# 4" at my place south of Divide...



## TL697 (Jan 19, 2008)

Woke up to this this morning... It was mid-60's yesterday...


----------



## jomofo (Apr 26, 2008)

yep - that's what we got at my place up in ANF..


----------



## tls22 (Sep 30, 2007)

Nice Pictures, man the weather can change on a dime out by you!


----------



## TL697 (Jan 19, 2008)

tls22;612198 said:


> Nice Pictures, man the weather can change on a dime out by you!


Yeah, I live at 9700 feet... So, weather is very unpredictable. We had 2" on June 5th, and traces of snow on July 7th...

Supposed to be back around low 60's by Sat...


----------



## tls22 (Sep 30, 2007)

TL697;612206 said:


> Yeah, I live at 9700 feet... So, weather is very unpredictable. We had 2" on June 5th, and traces of snow on July 7th...
> 
> Supposed to be back around low 60's by Sat...


Thats awsome, most be fun to experince weather to that effect. In Denver it can be 75, the next day snow a foot. By the weekend it will be all melted.lol Pretty Crazy!


----------



## iceyman (Mar 1, 2007)

i love snow


----------



## MileHigh (Nov 6, 2007)

Did you get a push in TL697?

We didn't get anything down here.


----------



## TL697 (Jan 19, 2008)

bladescape2;612247 said:


> Did you get a push in TL697?
> 
> We didn't get anything down here.


NO...

I probably could have if I had been more prepared... or expecting... BUT

Foot and vehicle traffic practically melt it instantly... The ground is still pretty warm... It will be melted in no time


----------



## jomofo (Apr 26, 2008)

TL697;612206 said:


> Yeah, I live at 9700 feet... So, weather is very unpredictable. We had 2" on June 5th, and traces of snow on July 7th...
> 
> Supposed to be back around low 60's by Sat...

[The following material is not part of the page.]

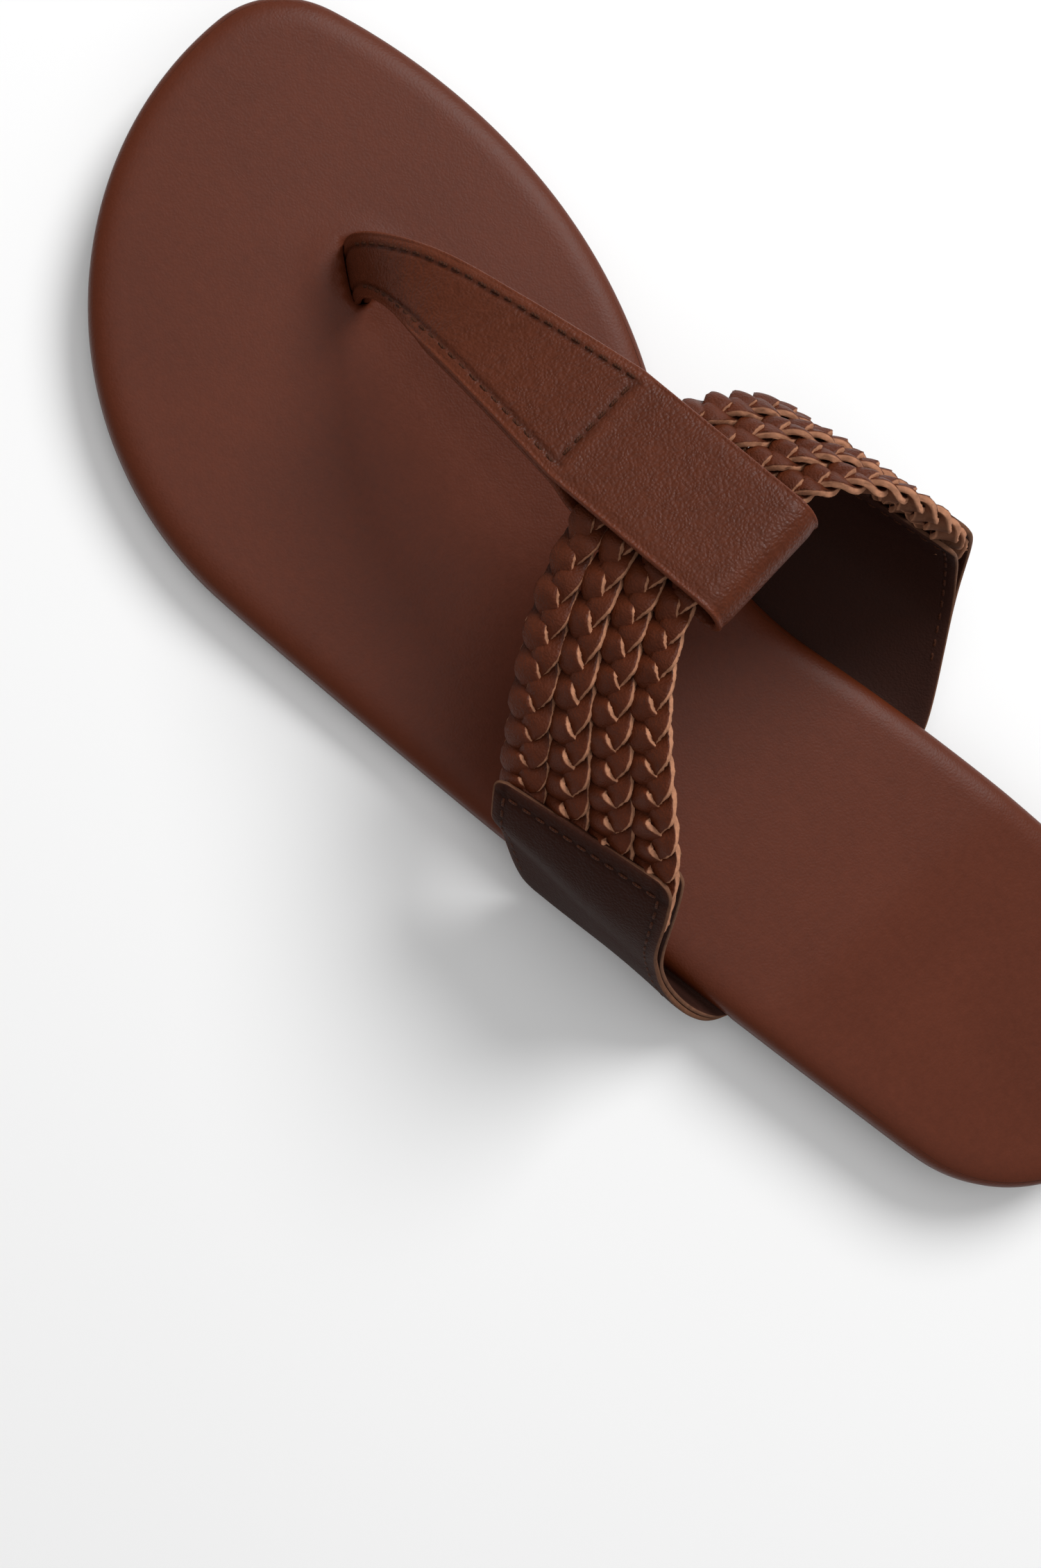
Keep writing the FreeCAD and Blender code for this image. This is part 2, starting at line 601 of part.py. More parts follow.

Yeah, it's a trip isn't it? I'm at 9600' and just over the snow line in our area... Even with the 60 degree temps, it looks like the snow we got last weekend will be here until may..


----------



## J&R Landscaping (Dec 25, 2005)

Nice, Hopefully we will see lots of the flakes falling this winter!!


----------



## rfed32 (Nov 4, 2005)

nice nice....whos the chick


----------